La palabra «cadáver» ha sonado extraña entre estas cuatro paredes. Extraña porque ha sonado familiar. Aquí no hay más que restos, despojos, cuerpos sin vida ni historia a la espera de que un empleado tire de los cajones-litera, los muestre a los visitantes y tal vez entonces, si la suerte acompaña, puedan recobrar la singularidad perdida. Todavía no ha llegado el terrible momento. El regalo póstumo de la mujer a quien nuestro padre llamaba Amor. Su última voluntad. El placer de fastidiar más allá de la muerte… Pero de pronto nuestras miradas se cruzan, una chispa se ha encendido en las pupilas, nos quedamos en silencio y no podemos menos que sonreír. Conocemos el momento. Esa chispa es ya una vieja amiga. Apareció la primera vez, hace ya mucho, en el lejano bar de la esquina en el que nos refugiábamos todos los días para ahogar penas y aclarar ideas. Y ahora, como entonces, como el día en que terminamos por enarbolar el título de propiedad de una vivienda tomada por asalto, el centelleo no deja de indicarnos: «¡Peligro! ¡Apartad este pensamiento de vuestras cabezas! ¡Olvidadlo!». Pero somos demasiado rápidas. Nos entendemos casi sin hablar. No necesitamos de las palabras para saber que esta vez Barbro (le pertenezca o no el cuerpo que nos aguarda) no va a salirse con la suya. Ni tampoco nosotras tendremos que pasar por un mal trago. ¡Qué sencillo resulta ahora todo! ¡Qué tranquilizador! Seguramente lo sabíamos ya desde que entramos en esta sala en la que debemos de llevar sentadas cerca de una hora. Lo sabíamos sin saber que lo sabíamos. Ocurre a menudo. Por eso invocamos nada más llegar escenas del pasado, o, mejor, ciertos momentos ocuparon de pronto nuestra mente para indicarnos el camino a seguir. Y aquí está, claro y nítido. El camino. Lo demás no nos importa. ¿Qué pasa con los cadáveres que nadie ha identificado? ¿Van a la fosa común? ¿O esa práctica es ya pura historia y, al igual que en muchos países, se les concede un entierro de caridad? ¿Una tumba sin leyenda? ¿Un nicho modesto, con una lápida muda, en cualquier soleado cementerio… del Sur?

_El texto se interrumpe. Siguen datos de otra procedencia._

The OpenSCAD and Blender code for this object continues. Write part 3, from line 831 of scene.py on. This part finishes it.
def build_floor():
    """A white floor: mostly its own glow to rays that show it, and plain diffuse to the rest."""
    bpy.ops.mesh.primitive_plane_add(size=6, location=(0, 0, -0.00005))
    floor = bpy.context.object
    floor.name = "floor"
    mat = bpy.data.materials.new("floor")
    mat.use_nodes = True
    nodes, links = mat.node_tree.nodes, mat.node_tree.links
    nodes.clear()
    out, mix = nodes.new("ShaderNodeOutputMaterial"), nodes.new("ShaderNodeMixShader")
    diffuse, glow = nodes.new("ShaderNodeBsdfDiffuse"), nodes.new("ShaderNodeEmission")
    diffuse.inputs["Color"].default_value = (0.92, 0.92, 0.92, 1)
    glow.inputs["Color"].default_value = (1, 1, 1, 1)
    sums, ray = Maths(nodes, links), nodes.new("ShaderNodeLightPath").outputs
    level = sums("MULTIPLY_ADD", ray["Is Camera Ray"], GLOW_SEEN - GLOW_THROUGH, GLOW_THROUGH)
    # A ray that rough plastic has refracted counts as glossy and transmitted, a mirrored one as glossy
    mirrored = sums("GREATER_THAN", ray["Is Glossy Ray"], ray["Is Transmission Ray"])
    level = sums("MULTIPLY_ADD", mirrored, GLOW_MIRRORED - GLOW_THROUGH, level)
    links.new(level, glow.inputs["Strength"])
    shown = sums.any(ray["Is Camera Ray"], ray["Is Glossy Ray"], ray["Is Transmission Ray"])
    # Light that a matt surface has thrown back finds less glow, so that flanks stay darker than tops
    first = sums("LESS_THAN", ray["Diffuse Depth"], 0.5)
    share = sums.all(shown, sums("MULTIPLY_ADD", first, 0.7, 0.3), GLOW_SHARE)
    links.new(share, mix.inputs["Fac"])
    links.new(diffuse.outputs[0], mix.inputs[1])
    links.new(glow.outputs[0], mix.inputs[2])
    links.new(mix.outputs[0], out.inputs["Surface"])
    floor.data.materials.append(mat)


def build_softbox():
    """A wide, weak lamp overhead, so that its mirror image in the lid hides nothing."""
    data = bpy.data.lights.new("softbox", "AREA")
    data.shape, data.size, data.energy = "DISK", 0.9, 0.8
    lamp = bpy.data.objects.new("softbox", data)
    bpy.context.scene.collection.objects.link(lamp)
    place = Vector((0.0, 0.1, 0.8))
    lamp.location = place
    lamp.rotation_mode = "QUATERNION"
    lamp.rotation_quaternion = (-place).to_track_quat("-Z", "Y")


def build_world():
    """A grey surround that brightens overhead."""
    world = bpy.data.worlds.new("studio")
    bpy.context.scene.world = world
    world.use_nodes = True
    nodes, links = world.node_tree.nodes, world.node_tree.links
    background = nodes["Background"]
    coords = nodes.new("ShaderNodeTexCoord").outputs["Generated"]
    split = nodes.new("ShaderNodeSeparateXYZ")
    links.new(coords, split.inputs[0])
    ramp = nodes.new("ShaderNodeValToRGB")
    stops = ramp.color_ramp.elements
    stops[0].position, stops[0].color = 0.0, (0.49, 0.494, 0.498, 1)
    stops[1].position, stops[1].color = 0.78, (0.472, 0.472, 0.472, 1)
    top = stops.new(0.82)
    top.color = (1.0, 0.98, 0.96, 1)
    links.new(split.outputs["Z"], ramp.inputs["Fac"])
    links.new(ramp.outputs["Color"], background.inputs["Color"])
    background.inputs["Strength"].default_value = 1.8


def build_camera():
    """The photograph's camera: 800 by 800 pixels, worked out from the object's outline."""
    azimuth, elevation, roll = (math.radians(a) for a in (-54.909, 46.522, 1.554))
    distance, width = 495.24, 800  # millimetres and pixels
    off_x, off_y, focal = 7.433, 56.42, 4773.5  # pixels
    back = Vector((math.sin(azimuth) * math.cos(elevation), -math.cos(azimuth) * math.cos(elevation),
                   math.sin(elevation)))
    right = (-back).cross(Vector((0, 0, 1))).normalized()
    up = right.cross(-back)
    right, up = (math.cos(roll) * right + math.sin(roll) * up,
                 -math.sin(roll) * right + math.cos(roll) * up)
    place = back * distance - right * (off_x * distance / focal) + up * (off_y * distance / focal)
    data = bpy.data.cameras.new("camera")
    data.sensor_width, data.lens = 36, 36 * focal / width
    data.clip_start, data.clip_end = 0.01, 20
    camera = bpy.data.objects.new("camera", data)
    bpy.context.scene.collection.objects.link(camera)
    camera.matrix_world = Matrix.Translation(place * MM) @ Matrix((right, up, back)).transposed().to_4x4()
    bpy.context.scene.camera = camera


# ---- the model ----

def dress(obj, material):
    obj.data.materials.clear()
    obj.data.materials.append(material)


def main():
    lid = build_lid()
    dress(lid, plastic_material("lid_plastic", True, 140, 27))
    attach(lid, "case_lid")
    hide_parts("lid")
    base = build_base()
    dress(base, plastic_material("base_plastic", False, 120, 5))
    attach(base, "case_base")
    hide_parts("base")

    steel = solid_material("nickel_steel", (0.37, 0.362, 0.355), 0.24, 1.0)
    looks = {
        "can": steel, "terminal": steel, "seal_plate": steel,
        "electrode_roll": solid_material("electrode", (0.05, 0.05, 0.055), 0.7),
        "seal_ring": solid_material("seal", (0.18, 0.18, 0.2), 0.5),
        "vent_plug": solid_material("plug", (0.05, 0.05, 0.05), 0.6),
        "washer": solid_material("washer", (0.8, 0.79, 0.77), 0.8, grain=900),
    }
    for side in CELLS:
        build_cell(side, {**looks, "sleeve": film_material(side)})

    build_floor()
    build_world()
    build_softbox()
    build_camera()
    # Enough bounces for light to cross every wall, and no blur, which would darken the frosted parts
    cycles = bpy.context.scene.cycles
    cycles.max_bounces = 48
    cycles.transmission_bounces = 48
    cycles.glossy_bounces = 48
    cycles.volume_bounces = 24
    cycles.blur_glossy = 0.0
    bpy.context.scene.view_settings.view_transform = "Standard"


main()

No sabemos cómo funcionan estas cosas, ya lo hemos dicho. Y tampoco nos importa demasiado. Lo cierto es que no pensamos ahora en mamá, en su dulce memoria, en antiguos deseos de desagravio y justicia; ni siquiera pensamos en nuestro padre. Sólo en nosotras. Y en ella. Por primera vez ella y nosotras nos parecemos bastante. ¡Quién lo iba a decir! Ella, a quien legalmente no se la puede acusar de ningún delito. Y nosotras, de quienes ni siquiera se podrá pretender que hemos mentido. Porque no lo haremos. No será necesario falsear ningún extremo. Nos preguntarán si reconocemos el cuerpo yacente en la camilla y diremos: «NO». La verdad pura. Poco importa quién de las tres descubrió cierto día de verano la habilidad que muy pronto convertimos en arte. Volveremos a estar sin estar. A mirar sin ver. Y ahora, cuando por fin la puerta en la que se lee PROHIBIDO EL PASO empieza a abrirse, nos ponemos en pie y nada decimos. Pero estamos mirando ya con ojos ciegos y nuestra mente no deja de repetir: «Gato muerto, gato muerto, gato muerto…».